His opponents continue to find Scripture which they believe will prove Calvin wrong.  The next passage is Hosea 5:15, " I will return again to My place / Till they acknowledge their offense. / Then they will seek My face; / In their affliction they will earnestly seek Me."  Calvin's opponents think that since God is waiting upon man's actions, he must be waiting on man to make a choice therefore man has a free will.  Calvin contends that just because God is not openly acting upon men at this point does not mean that he is not secretly humbling them.  Also, God may withdraw himself in order that he may reveal his presence.  "Now, when the Lord, offended and even wearied by our obstinate stubbornness, leaves us for a short time - that is, removes his Word, in which he habitually reveals something of his presence - and makes trial of what we might do in his absence, from this we falsely gather that we have some power of free will for him to observe and test.  For he does it for no other purpose than to compel us to recognize our own nothingness."

Some people challenge that "our" works are "ours" and should be attributed to us.  Calvin argues that this is a debate of semantics, not of real substance.  For instance, in the Lord's prayer we pray for "our" daily bread.  What we are asking for is not due to us but only becomes ours through God's free gift of loving-kindness, therefore, in the same manner "our" good works do not rightly belong to us either.  He quote's Augustine by saying, "To will is of nature, but to will aright is of grace."  It is only through God's grace that we are able to will good.

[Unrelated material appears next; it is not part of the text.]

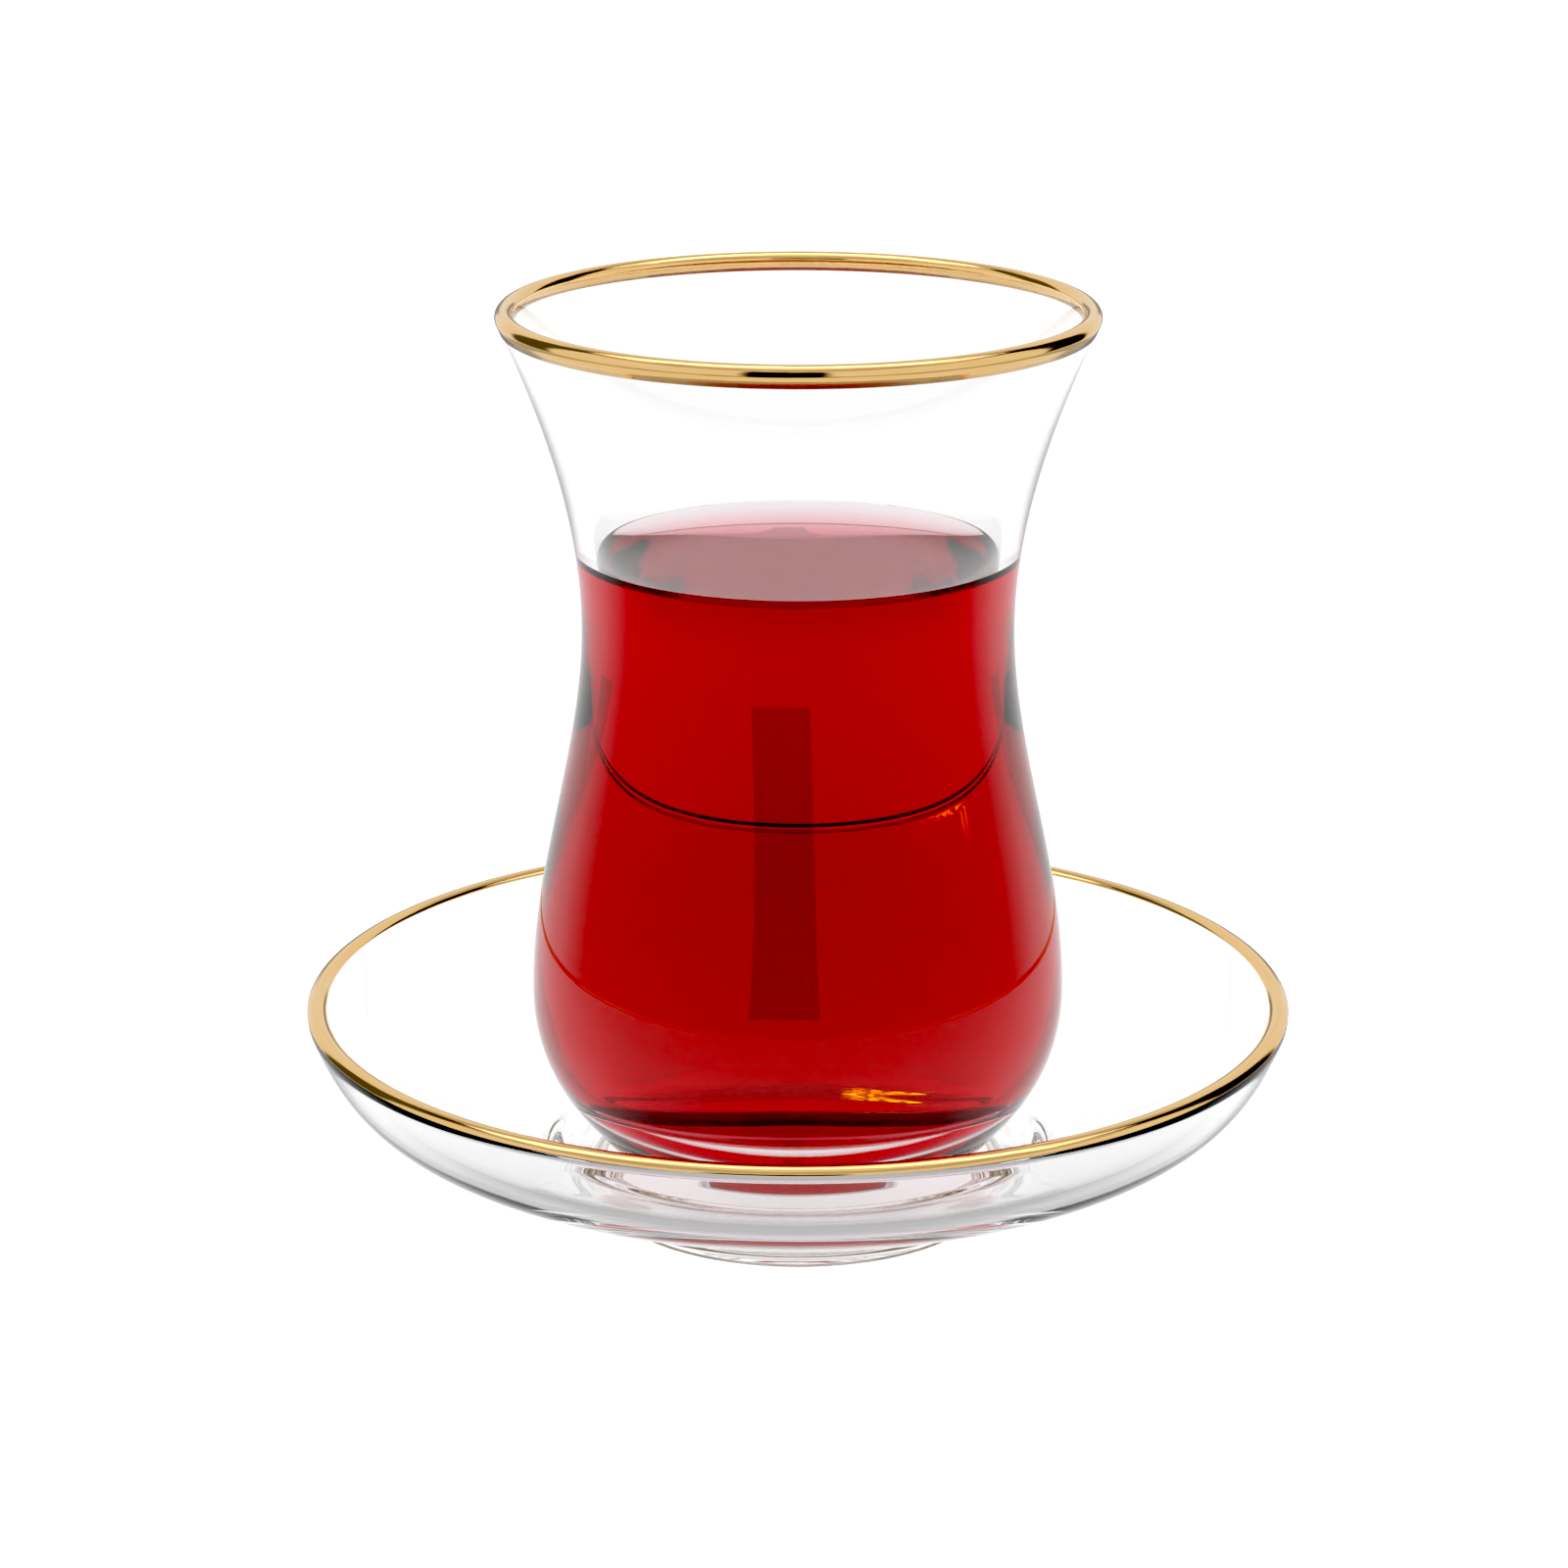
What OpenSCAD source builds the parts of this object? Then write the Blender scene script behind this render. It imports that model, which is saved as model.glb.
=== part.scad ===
// Tulip-waisted tea glass with a gilded lip, filled with tea, on its gilded glass saucer.
// Every piece is a body of revolution about Z. The saucer's foot stands on z = 0.

/* [Tea glass] */
// Height of the glass, from its base to the top of its gilded lip
glass_h = 96.9; // [80:0.2:118]
// Diameter over the gilded lip
lip_d = 65.6; // [54:0.2:80]
// How far the wall leans outward at the lip, in degrees from upright
lip_lean = 24; // [12:1:32]
// Thickness of the bare wall at the lip
lip_t = 1.8; // [1.3:0.1:2.4]
// Outer diameter at the waist
waist_d = 47.7; // [39.6:0.1:57.4]
// Height of the waist above the base
waist_h = 61.4; // [51:0.2:74]
// Wall thickness at the waist
waist_wall = 2.2; // [1.5:0.1:3]
// Outer diameter at the belly
belly_d = 59.6; // [49.6:0.1:71.6]
// Height of the belly above the base
belly_h = 19.4; // [16:0.2:24]
// Wall thickness at the belly
belly_wall = 2.5; // [1.8:0.1:3.5]
// Outer diameter at the heel, where the belly turns in to the base
heel_d = 48.2; // [42:0.1:49.5]
// Height of the heel above the base
heel_h = 4.9; // [3.8:0.1:6]
// Outward slope of the heel, as radius over height
heel_slope = 0.9; // [0.7:0.05:1.1]
// Outer diameter of the flat ring that the glass stands on
base_d = 37.6; // [31:0.2:45.2]
// Width of that ring
base_ring = 3.2; // [2:0.2:5]
// Depth of the hollow under the base
punt_h = 1; // [0.5:0.1:1.6]
// Thickness of the bottom, from the base to the inner floor
bottom_t = 6.5; // [4.5:0.1:9]
// Squareness of the inner floor's corner, 2 being an ellipse
floor_squareness = 3; // [2:0.1:4]

/* [Tea] */
// Height of the tea's level above the base of the glass
tea_h = 68.2; // [30:0.2:84]
// Height that the tea climbs the wall
meniscus_h = 1.8; // [0.6:0.1:2.5]
// Distance over which that climb dies away
meniscus_w = 2.2; // [1:0.1:3]

/* [Saucer] */
// Diameter over the gilded rim
saucer_d = 110.4; // [91:0.5:132]
// Height of the saucer, from its foot to the top of its gilded rim
saucer_h = 24.7; // [20:0.1:30]
// Thickness of the bare rim
rim_t = 2.3; // [1.8:0.1:3.2]
// How far the rim leans outward, in degrees from upright
rim_lean = 21; // [10:1:35]
// Rise of the underside where it leaves the foot, in degrees
dish_rise = 25; // [18:1:32]
// Outer diameter of the foot ring
foot_d = 45; // [37.5:0.5:54]
// Width of the foot ring
foot_w = 2.6; // [2:0.1:4]
// Height of the foot ring below the dish
foot_h = 1.8; // [1.2:0.1:2.6]
// Depth of the soft hollow inside the foot ring
foot_hollow = 0.9; // [0.4:0.1:1.4]
// Height of the saucer's floor above the top of the foot ring
floor_t = 4.1; // [3:0.1:5.5]
// Diameter of the sunken flat that holds the glass
well_d = 49.6; // [44:0.2:58]
// Height of the ridge that rings that flat
ridge_h = 1.5; // [0.8:0.1:1.8]
// Width of that ridge
ridge_w = 3.8; // [3:0.1:5]
// Wall thickness of the dish next to the ridge
dish_wall = 2.6; // [2.2:0.1:3.6]

/* [Gilding] */
// Thickness of the gold layer
gold_t = 0.12; // [0.08:0.01:0.2]
// How far the gold on the lip runs down the outside wall
lip_gold_out = 1.1; // [0.2:0.1:1.5]
// How far it runs down the inside wall
lip_gold_in = 0.3; // [0.1:0.1:1.5]
// Where the gold on the saucer's rim starts, in degrees above level on the outside
rim_gold_out = 22; // [0:1:30]
// Where it ends on the inside, in degrees round the rim before the rim meets the inner wall
rim_gold_in = 14; // [2:1:60]

/* [Hidden] */
$fn = 180;
// Facing surfaces of two pieces are this far apart, so that they never cross
fit_gap = 0.01;
// Height of the saucer's floor, where the glass stands
seat_z = foot_h + floor_t;

// ---- curves, as lists of [radius, height] points ----

// Point at a share t of the way along a cubic from a to b, with slopes sa and sb of radius over height
function swell(a, b, sa, sb, t) =
    let (h = b[1] - a[1],
         u = 3 * t * t - 2 * t * t * t)
    [a[0] + (b[0] - a[0]) * u + h * (sa * t * (1 - t) * (1 - t) - sb * t * t * (1 - t)), a[1] + h * t];
// The same cubic as points, its start left out
function swell_points(a, b, sa, sb, steps) = [for (i = [1:steps]) swell(a, b, sa, sb, i / steps)];

// Points of a cubic from a to b that leaves a at angle ga and reaches b at angle gb, its start left out
function bow_points(a, b, ga, gb, pull_a, pull_b, steps) =
    let (span = norm(b - a),
         p = a + pull_a * span * [cos(ga), sin(ga)],
         q = b - pull_b * span * [cos(gb), sin(gb)])
    [for (i = [1:steps])
        let (t = i / steps, s = 1 - t)
        s * s * s * a + 3 * s * s * t * p + 3 * s * t * t * q + t * t * t * b];

// Points of an arc round c, both ends included
function arc_points(c, r, from, to, steps) =
    [for (i = [0:steps]) let (g = from + (to - from) * i / steps) c + r * [cos(g), sin(g)]];

// A point on the way from a to b, at a distance from a
function toward(a, b, distance) = a + distance * (b - a) / norm(b - a);

function reversed(points) = [for (i = [len(points) - 1:-1:0]) points[i]];
// A curve without its two ends, or its first, where it joins curves that already hold them
function without_ends(points) = [for (i = [1:len(points) - 2]) points[i]];
function without_first(points) = [for (i = [1:len(points) - 1]) points[i]];
// A smooth rise from 0 to 1 as t goes from 0 to 1
function rise(t) = (1 - cos(180 * max(0, min(t, 1)))) / 2;

// Unit normal of a curve at point i, to the right of its direction of travel
function side(points, i) =
    let (a = points[max(i - 1, 0)],
         b = points[min(i + 1, len(points) - 1)],
         d = (b - a) / norm(b - a))
    [d[1], -d[0]];
// The curve moved sideways by w
function beside(points, w) = [for (i = [0:len(points) - 1]) points[i] + w * side(points, i)];

// ---- tea glass ----

lip_slope = tan(lip_lean);
lip_c = [lip_d / 2 - gold_t - lip_t / 2, glass_h - gold_t - lip_t / 2];
lip_out = lip_c + lip_t / 2 * [cos(lip_lean), -sin(lip_lean)];
lip_in = lip_c - lip_t / 2 * [cos(lip_lean), -sin(lip_lean)];
heel = [heel_d / 2, heel_h];
belly = [belly_d / 2, belly_h];
waist = [waist_d / 2, waist_h];
base_corner = [base_d / 2, 0];
belly_in = [belly_d / 2 - belly_wall, belly_h];
waist_in = [waist_d / 2 - waist_wall, waist_h];
punt_r = base_d / 2 - base_ring;
// Rise of the wall where it leaves the standing ring, in degrees
heel_rise = 10;
// How firmly the heel's curve holds its direction at its two ends, as shares of its span
heel_pull = [0.2, 0.42];

// Hollow under the base, from the axis out to the standing ring
punt_line = [for (i = [0:7]) [punt_r * i / 8, punt_h * (1 - rise(i / 8))]];
// Outer wall, from the standing ring up to the lip
wall_out = concat([[punt_r, 0], base_corner],
    bow_points(base_corner, heel, heel_rise, atan2(1, heel_slope), heel_pull[0], heel_pull[1], 8),
    swell_points(heel, belly, heel_slope, 0, 14),
    swell_points(belly, waist, 0, 0, 26),
    swell_points(waist, lip_out, 0, lip_slope, 22));
// Rounded top of the lip, from the outside over to the inside
lip_arc = arc_points(lip_c, lip_t / 2, -lip_lean, 180 - lip_lean, 16);
// Inner wall, from its floor up to the lip
floor_in = [for (i = [0:19])
    let (g = 90 * i / 20)
    [belly_in[0] * pow(sin(g), 2 / floor_squareness),
     belly_h - (belly_h - bottom_t) * pow(cos(g), 2 / floor_squareness)]];
wall_in = concat(floor_in, [belly_in],
    swell_points(belly_in, waist_in, 0, 0, 26),
    swell_points(waist_in, lip_in, 0, lip_slope, 22));

module tea_glass() {
    color([0.88, 0.94, 0.95, 0.35])
        translate([0, 0, seat_z])
            rotate_extrude()
                polygon(concat(punt_line, wall_out, without_ends(lip_arc), reversed(wall_in)));
}

// ---- gilding ----

// A gold layer that follows a curve, lying on its right-hand side
module gold_layer(points) {
    under = beside(points, fit_gap);
    skin = beside(points, gold_t);
    color([0.85, 0.64, 0.27])
        rotate_extrude()
            polygon(concat(under, reversed(skin)));
}

// Both ends of the layer run down the walls' own last stretches
module glass_lip_gold() {
    wall_out_below = wall_out[len(wall_out) - 2];
    wall_in_below = wall_in[len(wall_in) - 2];
    translate([0, 0, seat_z])
        gold_layer(concat([toward(lip_out, wall_out_below, lip_gold_out)], lip_arc,
            [toward(lip_in, wall_in_below, lip_gold_in)]));
}

// ---- tea ----

// Inner wall from its floor up to a height
function wall_up_to(z) = [for (p = wall_in) if (p[1] < z) p];
// Inner radius at a height
function wall_radius(z) =
    let (above = [for (i = [1:len(wall_in) - 1]) if (wall_in[i][1] >= z && wall_in[i - 1][1] < z) i],
         a = wall_in[above[0] - 1],
         b = wall_in[above[0]])
    a[0] + (b[0] - a[0]) * (z - a[1]) / (b[1] - a[1]);

// How many of its own distances the climb takes to die away altogether
climb_reach = 5;
// How much closer the surface's points lie at the wall, 1 being evenly
climb_crowding = 1.6;

module tea() {
    top = tea_h + meniscus_h;
    edge = [wall_radius(top), top];
    reach = climb_reach * meniscus_w;
    steps = 10;
    // Surface of the tea, from the wall in to the level middle
    surface = [for (i = [1:steps])
        let (away = reach * pow(i / steps, climb_crowding))
        [edge[0] - away, tea_h + meniscus_h * exp(-away / meniscus_w) * (1 - away / reach)]];
    wall_line = concat(wall_up_to(top - fit_gap), [edge]);
    color([0.62, 0.02, 0.03, 0.9])
        translate([0, 0, seat_z])
            rotate_extrude()
                polygon(concat([[0, bottom_t + fit_gap]],
                    [for (i = [1:len(wall_line) - 1]) wall_line[i] - fit_gap * side(wall_line, i)],
                    surface, [[0, tea_h]]));
}

// ---- saucer ----

rim_c = [saucer_d / 2 - gold_t - rim_t / 2, saucer_h - gold_t - rim_t / 2];
rim_out = rim_c + rim_t / 2 * [cos(rim_lean), -sin(rim_lean)];
rim_in = rim_c - rim_t / 2 * [cos(rim_lean), -sin(rim_lean)];
foot_r = foot_d / 2;
foot_in = foot_r - foot_w;
// Rounding of the foot ring's outer edge
foot_round = 0.6;
// Run and rise of the hollow curve from the foot ring out to the dish
foot_fillet = [1.4, 0.7];
// Rise of that curve where it leaves the foot ring, in degrees
fillet_rise = 88;
// How firmly it holds its direction at both ends, as a share of its span
fillet_pull = 0.4;
// Drop from the ridge's crest to the dish behind it
ridge_drop = 0.25;
// Least run between the ridge and the dish, so that the two meet in a soft bend
ridge_run = 0.6;
// How firmly the dish holds its direction at its foot and at its rim, as shares of its span
dish_pull = [0.62, 0.36];
// Underside of the dish, from the foot ring out to the rim
dish_start = [foot_r, foot_h] + foot_fillet;
dish_under = concat([dish_start],
    bow_points(dish_start, rim_out, dish_rise, 90 - rim_lean, dish_pull[0], dish_pull[1], 30));
foot_edge = arc_points([foot_r - foot_round, foot_round], foot_round, -90, 0, 6);
foot_corner = [foot_r, foot_round];
under_line = concat(
    [for (i = [0:12]) [foot_in * i / 12, foot_hollow * (1 - rise(i / 12))]],
    foot_edge,
    bow_points(foot_corner, dish_start, fillet_rise, dish_rise, fillet_pull, fillet_pull, 8),
    without_first(dish_under));
rim_arc = arc_points(rim_c, rim_t / 2, -rim_lean, 180 - rim_lean, 20);
// Upper side: the sunken flat, the ridge round it, and the dish out to the rim
ridge_line = [for (i = [0:12])
    let (t = i / 12)
    [well_d / 2 + ridge_w * t, seat_z + ridge_h * rise(2 * t) - ridge_drop * rise(2 * t - 1)]];
// The dish's upper side lies one wall above its underside
dish_line = [for (i = [1:len(dish_under) - 2])
    let (wall = dish_wall + (rim_t - dish_wall) * i / (len(dish_under) - 1),
         p = dish_under[i] - wall * side(dish_under, i))
    if (p[0] > well_d / 2 + ridge_w + ridge_run) p];
top_line = concat([[0, seat_z]], ridge_line, dish_line, [rim_in]);

module saucer() {
    color([0.88, 0.94, 0.95, 0.35])
        rotate_extrude()
            polygon(concat(under_line, without_ends(rim_arc), reversed(top_line)));
}

module saucer_rim_gold() {
    gold_layer(arc_points(rim_c, rim_t / 2, rim_gold_out, 180 - rim_lean - rim_gold_in, 18));
}

tea_glass();
glass_lip_gold();
tea();
saucer();
saucer_rim_gold();
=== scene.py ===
# %% [markdown]
# # A tulip tea glass on its saucer
# The object is all glass, gold and liquid, so nearly everything the eye sees is light that was bent on
# its way through it. Such a picture is decided by three things: walls with a true thickness, surfaces
# that are perfectly smooth, and bright and dark places around the glass for it to bend into view.
# The construction model gives the true sizes. Its meshes are flat facets, which would break every
# refraction, so each piece is turned again here as a smooth body at the same place and size.

# %% Load the frame
import math
import bpy
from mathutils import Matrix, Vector


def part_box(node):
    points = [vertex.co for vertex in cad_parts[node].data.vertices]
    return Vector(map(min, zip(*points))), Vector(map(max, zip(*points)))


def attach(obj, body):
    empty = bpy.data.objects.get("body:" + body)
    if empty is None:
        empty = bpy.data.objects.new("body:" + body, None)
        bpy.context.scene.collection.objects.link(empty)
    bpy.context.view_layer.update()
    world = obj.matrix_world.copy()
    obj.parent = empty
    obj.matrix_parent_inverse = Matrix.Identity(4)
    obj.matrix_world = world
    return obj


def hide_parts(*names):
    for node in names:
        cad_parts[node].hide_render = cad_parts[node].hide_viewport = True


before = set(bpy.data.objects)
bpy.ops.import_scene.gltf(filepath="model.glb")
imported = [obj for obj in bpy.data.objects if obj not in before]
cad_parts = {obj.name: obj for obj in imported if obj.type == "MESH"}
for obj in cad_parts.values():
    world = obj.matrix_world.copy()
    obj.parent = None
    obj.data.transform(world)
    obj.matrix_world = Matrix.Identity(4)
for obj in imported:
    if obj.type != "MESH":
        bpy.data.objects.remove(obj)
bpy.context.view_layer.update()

# %% [markdown]
# ## Measures
# Every piece is round about the vertical axis, so it is described by one outline: a list of radii and
# heights. The sizes below are in millimetres, as on a workshop drawing. What the construction model
# already knows, such as how high the tea stands or how wide the lip is, is read from its boxes.

# %% Measure the construction model
MM = 0.001


def node_size(node):
    """Largest radius, lowest and highest point of a node, in millimetres."""
    low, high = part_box(node)
    return high.x / MM, low.z / MM, high.z / MM


gilded_lip_r, _, lip_top = node_size("glass_lip_gold")
_, seat_z, _ = node_size("tea_glass")
_, tea_low, tea_top = node_size("tea")
_, _, saucer_top = node_size("saucer_rim_gold")
saucer_r, _, _ = node_size("saucer")
print("lip radius", round(gilded_lip_r, 2), "glass from", round(seat_z, 2), "to", round(lip_top, 2))
print("tea from", round(tea_low, 2), "to", round(tea_top, 2), "saucer radius", round(saucer_r, 2))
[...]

Calvin continues with this line of thinking in today's final section.  He tells us that our works are ours by God's grace, but are still God's because of his prompting.  He writes, "Nothing now prevents us from saying that we ourselves are fitly doing what God's Spirit is doing in us, even if our will contributes nothing of itself distinct from his grace."  Later he writes, "Yet because we are by nature endowed with will, we are with good reason said to do those things the praise for which God rightly claims for himself: first, because whatever God out of his loving-kindness does in us is ours, provided we understand that it is not of our doing; secondly, because ours is the mind, ours the will, ours the striving, which he directs toward the good."  It is God's prompting that causes us to do good, not our own.